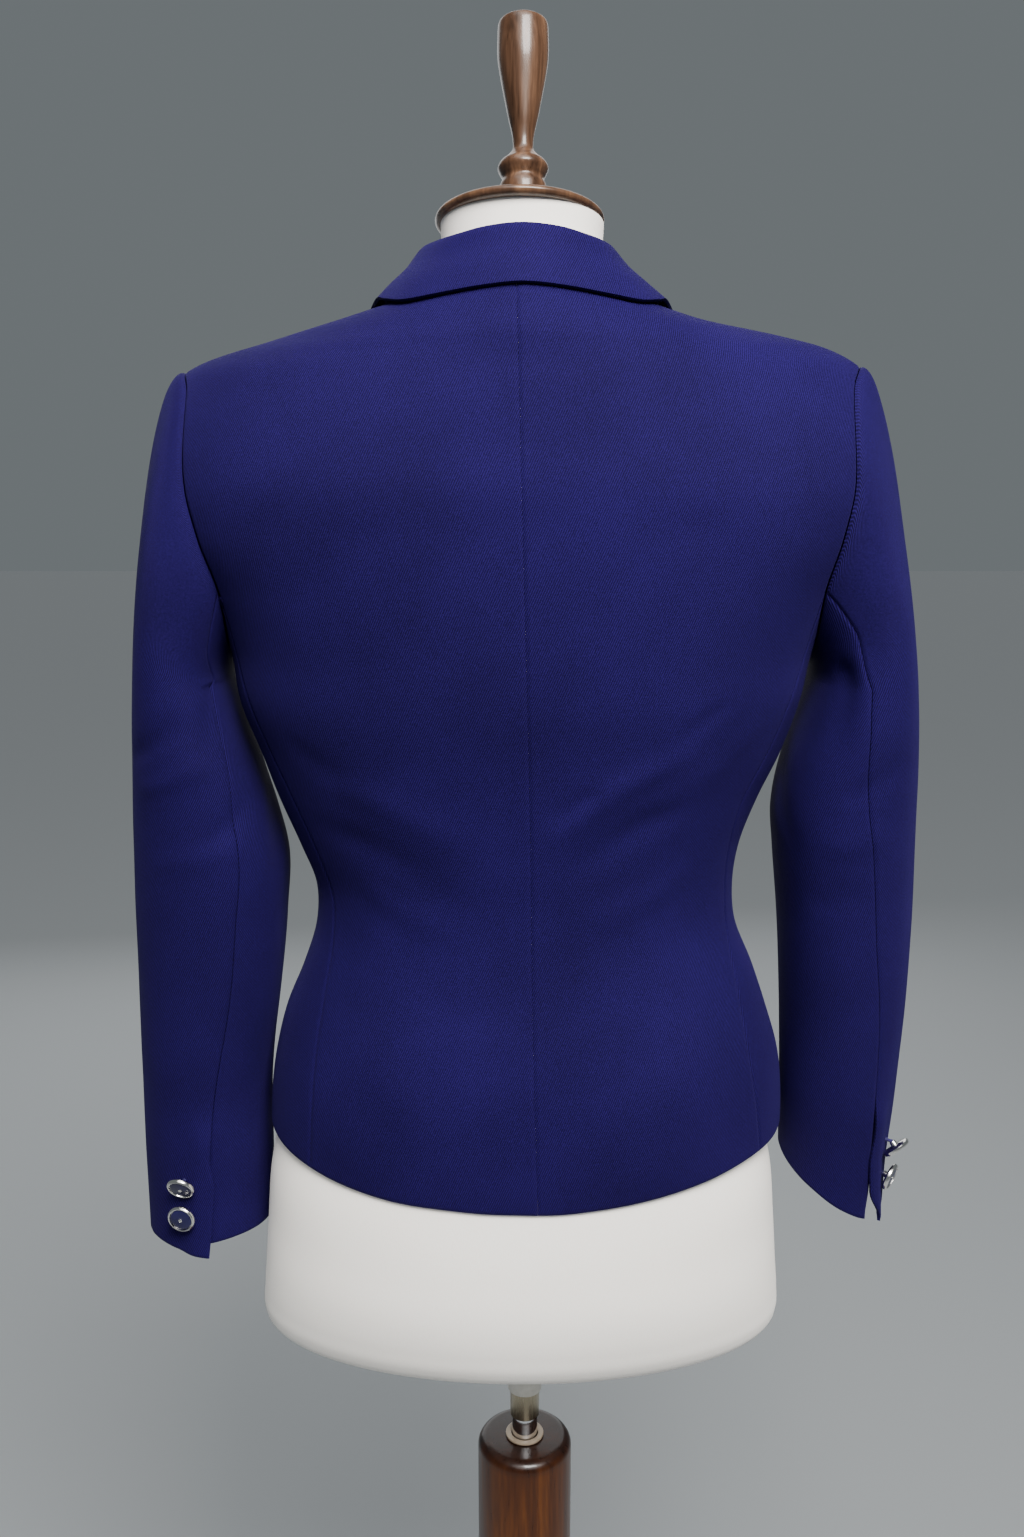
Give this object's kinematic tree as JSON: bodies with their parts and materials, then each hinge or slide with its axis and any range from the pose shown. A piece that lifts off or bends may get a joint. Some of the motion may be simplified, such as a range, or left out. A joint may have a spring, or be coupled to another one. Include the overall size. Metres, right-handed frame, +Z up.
{
  "type": "cropped blazer on a limbless dress form with a stand",
  "caption": "Cropped royal-blue twill blazer with notch lapels and flared vented cuffs on a cream dress form over a turned wood stand.",
  "frame": {"origin": "middle of the model's bounding box in X and Y, on the floor under the base", "axes": "+Z up; -Y is the wearer's front, where the lapels are; +Y the back, which the picture shows; +X the wearer's left"},
  "size_m": [0.5133, 0.38, 1.5988],
  "materials": {
    "wool_twill": "royal-blue worsted twill, fine diagonal rib, slight sheen",
    "ivory_jersey": "cream-white jersey stretched smooth over the form",
    "walnut": "turned walnut, clear gloss varnish",
    "brown_wood": "turned wood stained red-brown, gloss lacquer",
    "white_nylon": "moulded white nylon, satin",
    "brushed_steel": "brushed along its length",
    "chrome": "bright plated tube",
    "silver_metal": "polished silver-coloured button rim",
    "navy_enamel": "navy enamel button centre, plain"
  },
  "bodies": {
    "stand": {"base": "brown_wood", "post": "brown_wood", "post_ring": "white_nylon", "inner_tube": "chrome"},
    "pole": {"outer_tube": "brushed_steel"},
    "form": {"torso": "ivory_jersey", "bush": "white_nylon", "neck_cap": "walnut", "neck_knob": "walnut", "back_left": "wool_twill", "back_right": "wool_twill", "side_panel_left": "wool_twill", "side_panel_right": "wool_twill", "front_left": "wool_twill", "front_right": "wool_twill", "lapel_left": "wool_twill", "lapel_right": "wool_twill", "collar": "wool_twill", "pocket_flap_left": "wool_twill", "pocket_flap_right": "wool_twill", "upper_sleeve_left": "wool_twill", "upper_sleeve_right": "wool_twill", "under_sleeve_left": "wool_twill", "under_sleeve_right": "wool_twill", "cuff_button_left_upper_rim": "silver_metal", "cuff_button_left_upper_face": "navy_enamel", "cuff_button_left_lower_rim": "silver_metal", "cuff_button_left_lower_face": "navy_enamel", "cuff_button_right_upper_rim": "silver_metal", "cuff_button_right_upper_face": "navy_enamel", "cuff_button_right_lower_rim": "silver_metal", "cuff_button_right_lower_face": "navy_enamel", "front_button_upper_rim": "silver_metal", "front_button_upper_face": "navy_enamel", "front_button_lower_rim": "silver_metal", "front_button_lower_face": "navy_enamel"}
  },
  "joints": [
    {"name": "height", "type": "slide", "parent": "stand", "child": "pole", "axis": [0, 0, 1], "range_m": [-0.008, 0.15]},
    {"name": "swivel", "type": "hinge", "parent": "pole", "child": "form", "pos_m": [-0.003, 0, 0.8], "axis": [0, 0, 1], "continuous": true}
  ]
}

* * *

■ WHAT YOU HAVE TO DO ■
Would you reproduce the material above in full, exactly as given?

■ ANSWER FOR THE TASK ■
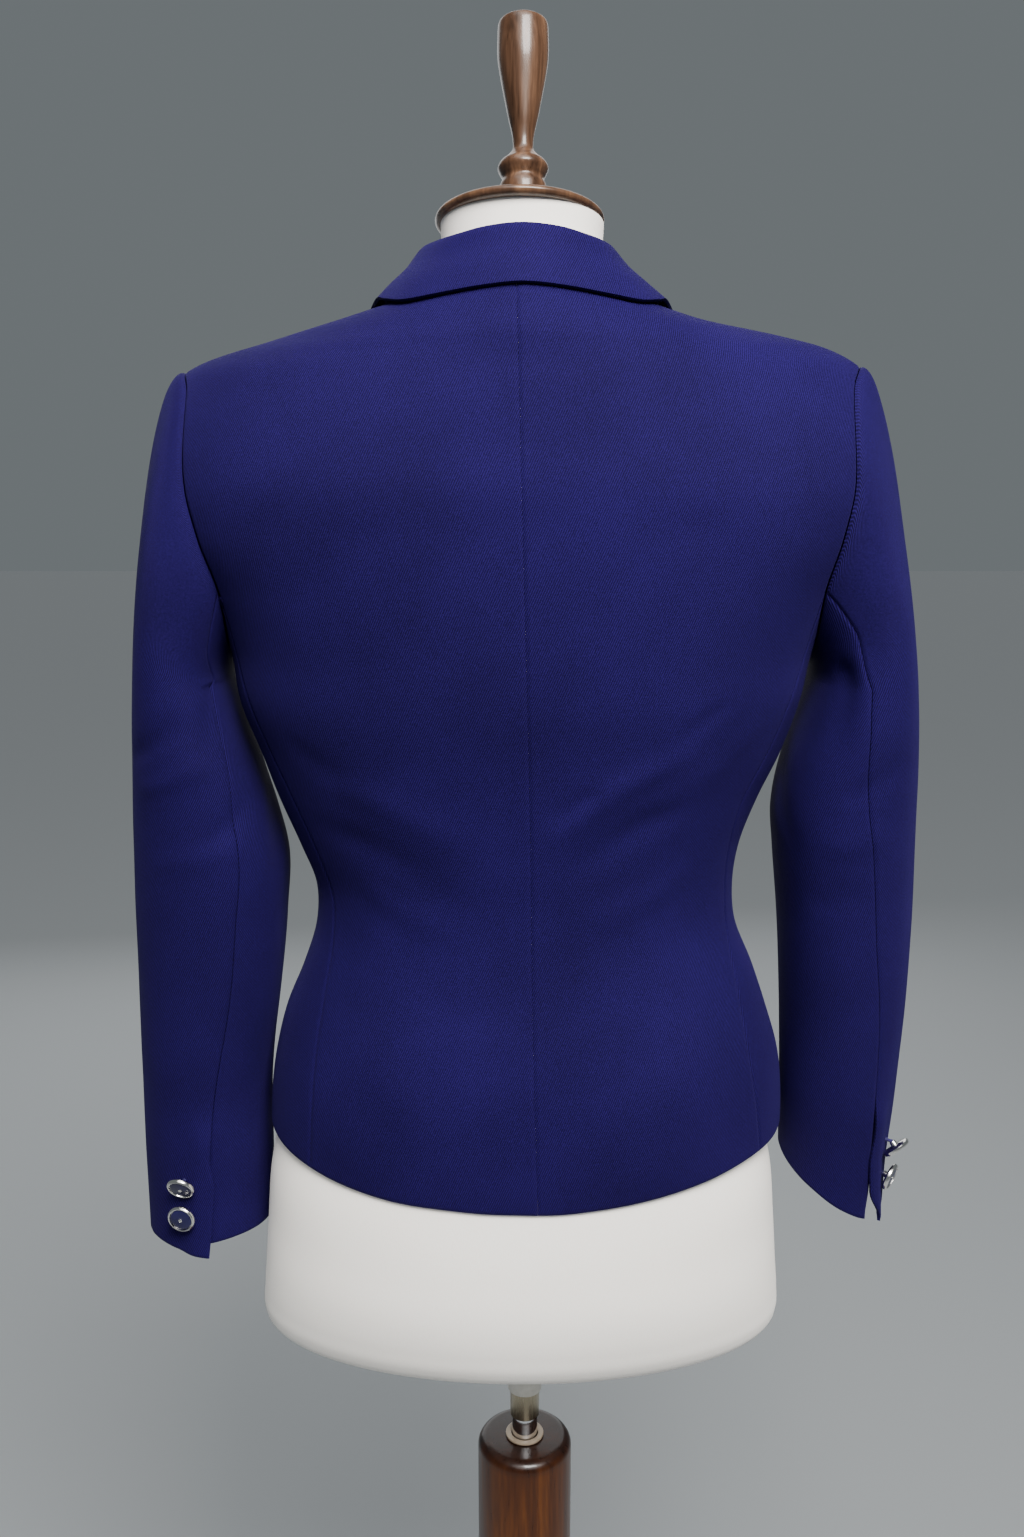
Give this object's kinematic tree as JSON: bodies with their parts and materials, then each hinge or slide with its axis and any range from the pose shown. A piece that lifts off or bends may get a joint. Some of the motion may be simplified, such as a range, or left out. A joint may have a spring, or be coupled to another one. Include the overall size. Metres, right-handed frame, +Z up.
{
  "type": "cropped blazer on a limbless dress form with a stand",
  "caption": "Cropped royal-blue twill blazer with notch lapels and flared vented cuffs on a cream dress form over a turned wood stand.",
  "frame": {"origin": "middle of the model's bounding box in X and Y, on the floor under the base", "axes": "+Z up; -Y is the wearer's front, where the lapels are; +Y the back, which the picture shows; +X the wearer's left"},
  "size_m": [0.5133, 0.38, 1.5988],
  "materials": {
    "wool_twill": "royal-blue worsted twill, fine diagonal rib, slight sheen",
    "ivory_jersey": "cream-white jersey stretched smooth over the form",
    "walnut": "turned walnut, clear gloss varnish",
    "brown_wood": "turned wood stained red-brown, gloss lacquer",
    "white_nylon": "moulded white nylon, satin",
    "brushed_steel": "brushed along its length",
    "chrome": "bright plated tube",
    "silver_metal": "polished silver-coloured button rim",
    "navy_enamel": "navy enamel button centre, plain"
  },
  "bodies": {
    "stand": {"base": "brown_wood", "post": "brown_wood", "post_ring": "white_nylon", "inner_tube": "chrome"},
    "pole": {"outer_tube": "brushed_steel"},
    "form": {"torso": "ivory_jersey", "bush": "white_nylon", "neck_cap": "walnut", "neck_knob": "walnut", "back_left": "wool_twill", "back_right": "wool_twill", "side_panel_left": "wool_twill", "side_panel_right": "wool_twill", "front_left": "wool_twill", "front_right": "wool_twill", "lapel_left": "wool_twill", "lapel_right": "wool_twill", "collar": "wool_twill", "pocket_flap_left": "wool_twill", "pocket_flap_right": "wool_twill", "upper_sleeve_left": "wool_twill", "upper_sleeve_right": "wool_twill", "under_sleeve_left": "wool_twill", "under_sleeve_right": "wool_twill", "cuff_button_left_upper_rim": "silver_metal", "cuff_button_left_upper_face": "navy_enamel", "cuff_button_left_lower_rim": "silver_metal", "cuff_button_left_lower_face": "navy_enamel", "cuff_button_right_upper_rim": "silver_metal", "cuff_button_right_upper_face": "navy_enamel", "cuff_button_right_lower_rim": "silver_metal", "cuff_button_right_lower_face": "navy_enamel", "front_button_upper_rim": "silver_metal", "front_button_upper_face": "navy_enamel", "front_button_lower_rim": "silver_metal", "front_button_lower_face": "navy_enamel"}
  },
  "joints": [
    {"name": "height", "type": "slide", "parent": "stand", "child": "pole", "axis": [0, 0, 1], "range_m": [-0.008, 0.15]},
    {"name": "swivel", "type": "hinge", "parent": "pole", "child": "form", "pos_m": [-0.003, 0, 0.8], "axis": [0, 0, 1], "continuous": true}
  ]
}